• **Task directions**
The listing below holds a line with "What OpenSCAD source" and a later line with "chord_top_up = 3370; // [3200:10:4200]". Write out those two lines and every line between them, exactly, and nothing else.

## start Records provided

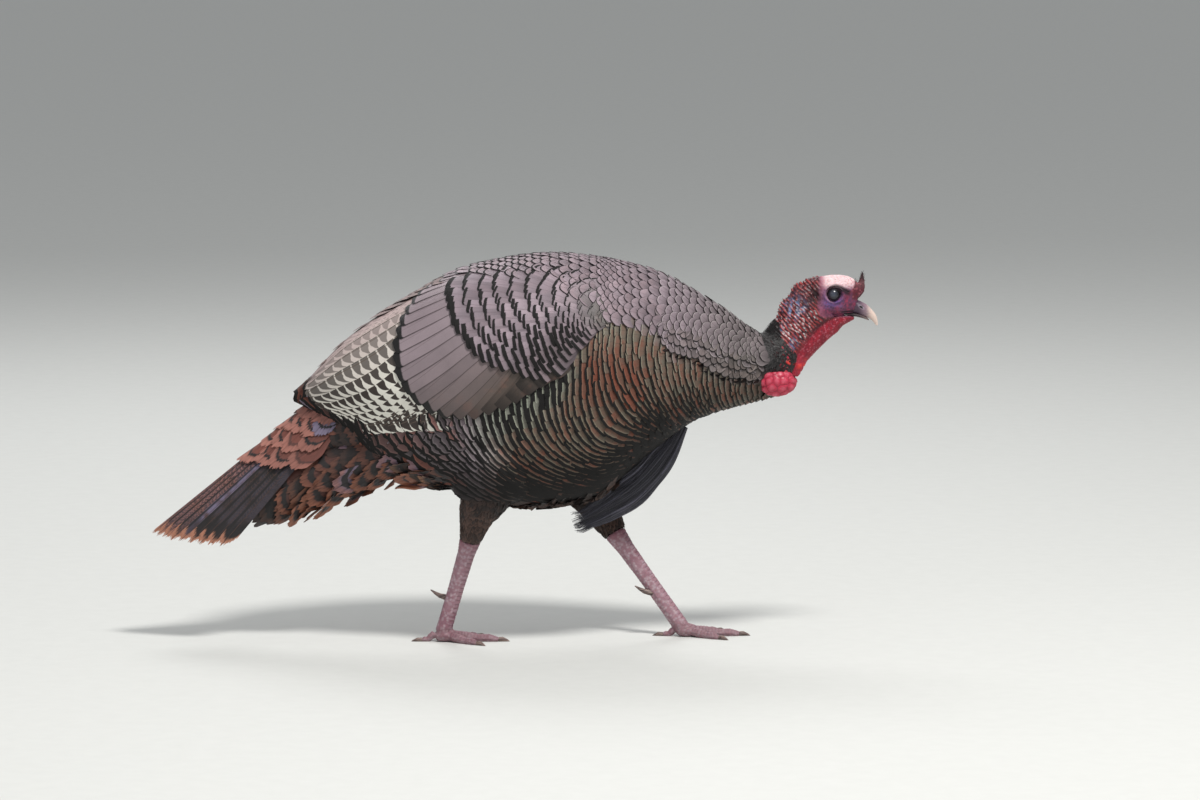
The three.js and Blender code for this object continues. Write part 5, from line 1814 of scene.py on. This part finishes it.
# %% Shape and colour the feet
SHANK_PLATE, TOE_PLATE = 6.4, 4.6  # millimetres from seam to seam
co, out = points_of(foot_mesh)
side_of = np.where(co[:, 1] < 0, -1, 1)
hock, ball = (
    np.where(side_of[:, None] < 0, *([[leg[key][0], leg["side"] * y, leg[key][1]]] for leg in LEGS.values()))
    for key, y in (("hock", HOCK_Y), ("ball", SOLE_Y))
)
shank = ball - hock
long = np.linalg.norm(shank, axis=1, keepdims=True)
run = ((co - hock) * shank / long).sum(1)
away = co - hock - shank / long * run[:, None]
front = away[:, 0] * -shank[:, 2] / long[:, 0] / np.linalg.norm(away, axis=1).clip(1e-6)
on_shank = smooth(co[:, 2], 16, 26)
plate = np.abs(((run / SHANK_PLATE) % 1.0) - 0.5) * 2
seam = smooth(plate, 0.72, 0.95) * smooth(front, 0.25, 0.55) * on_shank
reach = np.hypot(co[:, 0] - ball[:, 0], np.abs(co[:, 1]) - SOLE_Y)
toe_plate = np.abs(((reach / TOE_PLATE) % 1.0) - 0.5) * 2
toe_seam = smooth(toe_plate, 0.7, 0.95) * (1 - on_shank) * smooth(out[:, 2], 0.2, 0.6)
scale, scale_chance = lumps(co, 3.0, 21, 0.4)
rest_of = on_shank * (1 - smooth(front, 0.25, 0.55)) + (1 - on_shank) * (1 - smooth(out[:, 2], 0.2, 0.6))
height = 0.55 * rest_of * scale - 0.6 * seam - 0.6 * toe_seam + 0.1 * waves(co, 3, 22)
raised = co + out * height[:, None]
raised[:, 2] = np.maximum(raised[:, 2], 0.0)
foot_mesh.vertices.foreach_set("co", (raised * MM).ravel())
color = painted(np.tile(rgb(158, 122, 132), (len(co), 1)), [
    (rgb(128, 84, 98), smooth(waves(co, 12, 23), -0.2, 0.7) * 0.6),
    (rgb(196, 180, 186), (scale_chance > 0.6) * scale * 0.6 * rest_of),
    (rgb(190, 170, 178), smooth(waves(co, 2.2, 24), 0.2, 0.6) * 0.35),
    (rgb(120, 56, 72), on_shank * smooth(co[:, 2], 128, 156) * 0.6),
    (rgb(92, 62, 70), (seam + toe_seam) * 0.75),
    (rgb(122, 92, 96), (1 - on_shank) * 0.45),
])
foot_color = np.concatenate([color, np.ones((len(color), 1))], 1)

# %% [markdown]
# The three parts become one mesh, which carries its colours and its gloss point by point. Light
# sinks a little way into bare skin, so its finish has a weak red scatter under fine pores.

# %% Join the skin
body_color = np.tile(rgb(74, 58, 54), (len(body_mesh.vertices), 1))
skin_bm = bmesh.new()
for part, tone, shine in (
    (body_mesh, body_color, np.full(len(body_color), 0.8)), (head_mesh, head_color, head_shine),
    (foot_mesh, foot_color, np.full(len(foot_color), 0.55)),
):
    layer = part.attributes.new("tint", "FLOAT_COLOR", "POINT")
    layer.data.foreach_set("color", tone.astype(np.float32).ravel())
    layer = part.attributes.new("shine", "FLOAT", "POINT")
    layer.data.foreach_set("value", np.asarray(shine, np.float32))
    skin_bm.from_mesh(part)
skin_mesh = bpy.data.meshes.new("skin")
skin_bm.to_mesh(skin_mesh)
skin_bm.free()
flesh = Finish("bare_skin")
pores = flesh.noise(flesh.place(), 1500.0, 2.0)
blush = flesh.noise(flesh.place(), 240.0, 3.0)
flesh.surface(
    Base_Color=flesh.toned(flesh.vertex("tint"), pores * 0.35 + blush * 0.40 + 0.56),
    Roughness=flesh.vertex("shine", "Fac") + pores * 0.2 - 0.08,
    Normal=flesh.bump(pores * 0.6 + blush * 0.6, 0.35, 0.0004),
    Subsurface_Weight=0.12, Subsurface_Radius=(0.004, 0.0015, 0.001), Specular_IOR_Level=0.35,
)
placed("skin", skin_mesh, flesh.material, sorted(set(BODY_FLESH + HEAD_FLESH + FOOT_FLESH)))
print("skin:", len(skin_mesh.polygons), "faces")

# %% [markdown]
# ## Eyes and lids
# The eye is a dark glossy ball seated behind a ring of black lid; the lighter slate patch on it is a
# painted reflection. Both are written as rings of points, finely enough that no facet shows.

# %% Pieces from rings of points


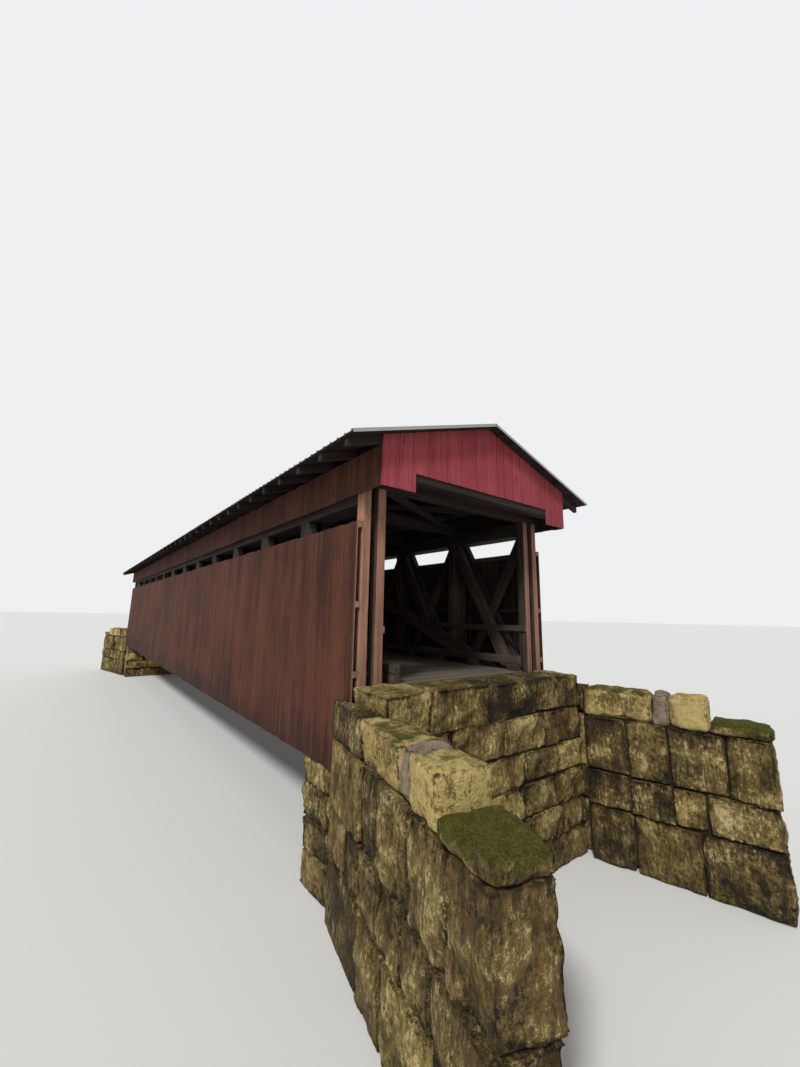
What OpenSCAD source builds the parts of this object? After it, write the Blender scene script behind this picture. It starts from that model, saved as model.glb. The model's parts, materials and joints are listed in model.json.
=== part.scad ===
/* [Trusses] */
// Length of the trusses, between the outer faces of the portal posts
truss_length = 31200; // [26400:600:36000]
// Number of panels in a truss
panel_count = 13; // [9:2:15]
// Clear width between the two trusses
truss_clear = 3970; // [3200:10:5200]
// Thickness of each of the two leaves of a truss
leaf_t = 165; // [120:5:220]
// Gap between the leaves, filled by the counter braces
leaf_gap = 150; // [100:5:200]
// Length of a portal post along the bridge
portal_post_w = 200; // [150:10:300]
// Length of a truss post along the bridge
post_w = 230; // [150:10:300]
// Width of a main brace across its length
brace_w = 260; // [160:10:300]
// Width of a counter brace across its length
counter_w = 200; // [120:10:240]
// Depth of the lower chords
lower_chord_h = 360; // [250:10:450]
// Depth of the upper chords
upper_chord_h = 320; // [220:10:420]
// Top of the upper chords above the road
chord_top_up = 3370; // [3200:10:4200]

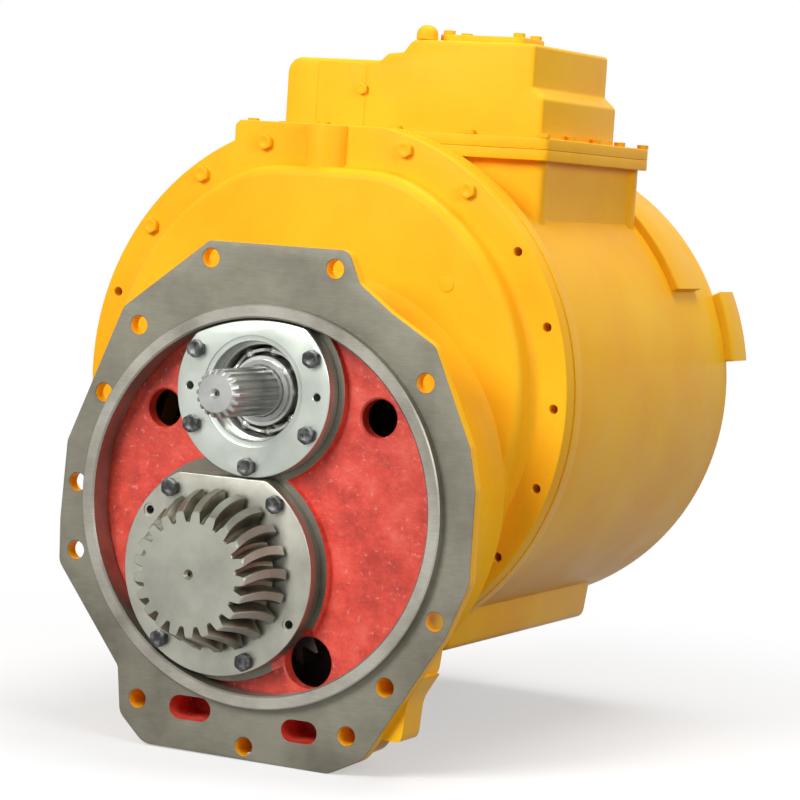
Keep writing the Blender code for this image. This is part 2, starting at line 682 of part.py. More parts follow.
join(main_case, sump_block)
CREST_FLOOR = CHAMBER_TOP - 5
crest_reach = math.sqrt(BARREL_R ** 2 - (CREST_FLOOR - INPUT_Z) ** 2) + 9
cut(main_case, lambda bm: box(bm, INPUT_X - crest_reach, INPUT_X + crest_reach, CHAMBER_FLANGE[2] - 1,
                              CHAMBER_FLANGE[3] + 1, CREST_FLOOR, INPUT_Z + BARREL_R + 5))
join(main_case, lambda bm: pillar(bm, chamber_outline(), INPUT_Z + BARREL_R / 2, CHAMBER_TOP - 2))
join(main_case,
    lambda bm: pillar(bm, rounded(rectangle(*CHAMBER_FLANGE), 10), CHAMBER_TOP - CHAMBER_FLANGE_THICK,
                      CHAMBER_TOP))
join(main_case,
    lambda bm: arc_band(bm, BARREL_R - 6, BARREL_R + OIL_BAND[4], OIL_BAND[2], OIL_BAND[3], OIL_BAND[0],
                        OIL_BAND[1]))
join(main_case,
    lambda bm: arc_band(bm, BARREL_R - 22, BARREL_R + REAR_LUG[4], REAR_LUG[2], REAR_LUG[3], REAR_LUG[0],
                        REAR_LUG[1]))
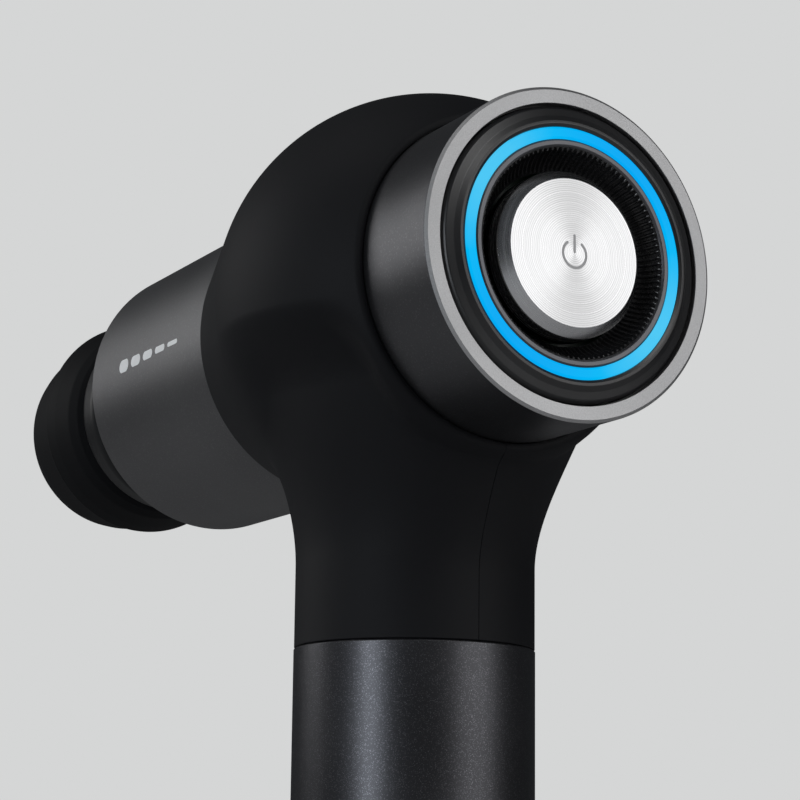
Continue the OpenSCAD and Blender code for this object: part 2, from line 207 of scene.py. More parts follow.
def m_gunmetal(name, dark, light, rough, speck, speck_gain):
    """Bead-blasted and anodised metal with fine bright specks."""
    t = Tree(name)
    big = t.noise(22, 3)
    fine = t.noise(3400, 3, 0.65)
    vor = t.node("ShaderNodeTexVoronoi")
    vor.inputs["Scale"].default_value = speck
    t.link(t.coord, vor.inputs["Vector"])
    sep = t.node("ShaderNodeSeparateColor")
    t.link(vor.outputs["Color"], sep.inputs[0])
    spark = t.remap(sep.outputs[0], 0, 1, 0.86, 1.0)
    base = t.ramp(big, [(0.35, dark), (0.65, light)])
    hot = tuple(min(1.0, c * speck_gain) for c in light)
    t.link(t.mix(spark, base, hot), t.bsdf.inputs["Base Color"])
    both = t.math("ADD", t.math("MULTIPLY", big, 0.4), t.math("MULTIPLY", fine, 0.6))
    t.link(t.remap(both, rough[0], rough[1]), t.bsdf.inputs["Roughness"])
    n1 = t.bump(fine, 0.22, 0.00005)
    t.link(t.bump(sep.outputs[1], 0.10, 0.00004, n1), t.bsdf.inputs["Normal"])
    return t.set(metal=0.92).mat


def m_blasted_rim():
    t = Tree("blasted_aluminium")
    big = t.noise(30, 2)
    fine = t.noise(4200, 3, 0.7)
    base = t.ramp(fine, [(0.30, (0.38, 0.38, 0.385)), (0.70, (0.48, 0.48, 0.485))])
    t.link(base, t.bsdf.inputs["Base Color"])
    t.link(t.remap(big, 0.44, 0.52), t.bsdf.inputs["Roughness"])
    t.link(t.bump(fine, 0.35, 0.00006), t.bsdf.inputs["Normal"])
    return t.set(metal=1.0).mat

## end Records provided

• **Finished task**
What OpenSCAD source builds the parts of this object? After it, write the Blender scene script behind this picture. It starts from that model, saved as model.glb. The model's parts, materials and joints are listed in model.json.
=== part.scad ===
/* [Trusses] */
// Length of the trusses, between the outer faces of the portal posts
truss_length = 31200; // [26400:600:36000]
// Number of panels in a truss
panel_count = 13; // [9:2:15]
// Clear width between the two trusses
truss_clear = 3970; // [3200:10:5200]
// Thickness of each of the two leaves of a truss
leaf_t = 165; // [120:5:220]
// Gap between the leaves, filled by the counter braces
leaf_gap = 150; // [100:5:200]
// Length of a portal post along the bridge
portal_post_w = 200; // [150:10:300]
// Length of a truss post along the bridge
post_w = 230; // [150:10:300]
// Width of a main brace across its length
brace_w = 260; // [160:10:300]
// Width of a counter brace across its length
counter_w = 200; // [120:10:240]
// Depth of the lower chords
lower_chord_h = 360; // [250:10:450]
// Depth of the upper chords
upper_chord_h = 320; // [220:10:420]
// Top of the upper chords above the road
chord_top_up = 3370; // [3200:10:4200]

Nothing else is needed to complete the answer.